Bem cedo, no Bom Dia Rio, repórteres esfuziantes mostravam aipim sendo cozido no Ceasa. Vi de relance, na TV, imagens de Barra Mansa de tensão entre caminhoneiros e militares, mas sem maiores informações. Essas imagens, que mereciam mais texto, por assim dizer, foram engolidas pelo clima de animação com gasolina chegando nos postos e chuchu chegando à mesa.

Passei há meia hora pelo local onde as imagens do Bom Dia Rio foram feitas, que é um dos piquetes que cresceram em termos de caminhão e agitação. De um lado da Dutra, sentido Rio, dezenas de caminhoneiros no recuo da pista. Do outro lado, sentido São Paulo, cerca de 20 soldados do Exército na beira da estrada, com fuzis nas mãos.

Cheguei a pisar no freio, mas não parei, porque levava no banco de trás um cachorrão de 42 quilos que fareja de longe e liga o alerta quando vê militares de prontidão na beira dos rumos do país. Vou avaliar se volto mais tarde ao local.

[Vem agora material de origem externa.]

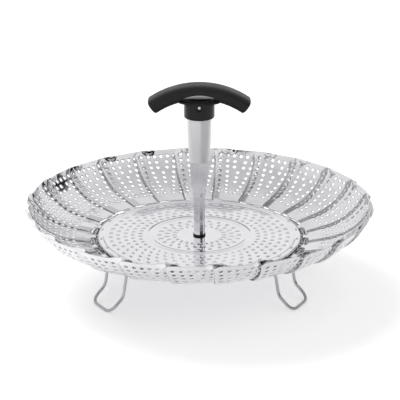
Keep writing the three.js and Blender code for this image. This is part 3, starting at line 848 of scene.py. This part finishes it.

Uma diferença clara em relação a domingo e segunda é a quantidade de caminhões circulando pela estrada. No domingo, como na segunda, era zero. Hoje, há vários. A maioria é de caminhões tanque. Um ou outro caminhão baú passa de fato sem escolta. Uma cena um tanto insólita: um comboio de cerca de 30 caminhões passou no sentido contrário ao meu na Dutra “puxado” por uma única viatura da Polícia Rodoviária Federal.

Entre sair da Dutra e estacionar em Barra Mansa, contei sete carros de passeio com inscrições de apoio à greve dos caminheiros no vidro de trás. Em três deles a inscrição era “Intervenção militar já”. No domingo eu já tinha visto essa inscrição em carros aqui de Barra Mansa, mas foi durante uma carreata.

Há vários relatos na região de motoristas enfrentando hostilidades por enfrentarem as filas por combustível, porque estariam “enfraquecendo a greve”. Recebo agora a informação de que há pelo menos um grupo de whatsapp de Resende falando em fechar postos na marra. Se auto-intitulam, como aqueles, “revolucionários”.

No domingo aconteceu um ato por “Intervenção militar já” em frente à Academia Militar das Agulhas Negras, na beira da Dutra, em Resende, reunindo não poucas pessoas. Na sequência do ato, à noite, uma multidão rumou para a frente da residência do comandante da Aman, a “Casa do General”, na região central da cidade.

Cantaram o Hino Nacional e esgoelaram a palavra de ordem que perdeu o controle e saiu da pista. O general não apareceu, mas, mesmo sem vê-lo, todos sabiam, sentiam, em êxtase, que não estava de pijama.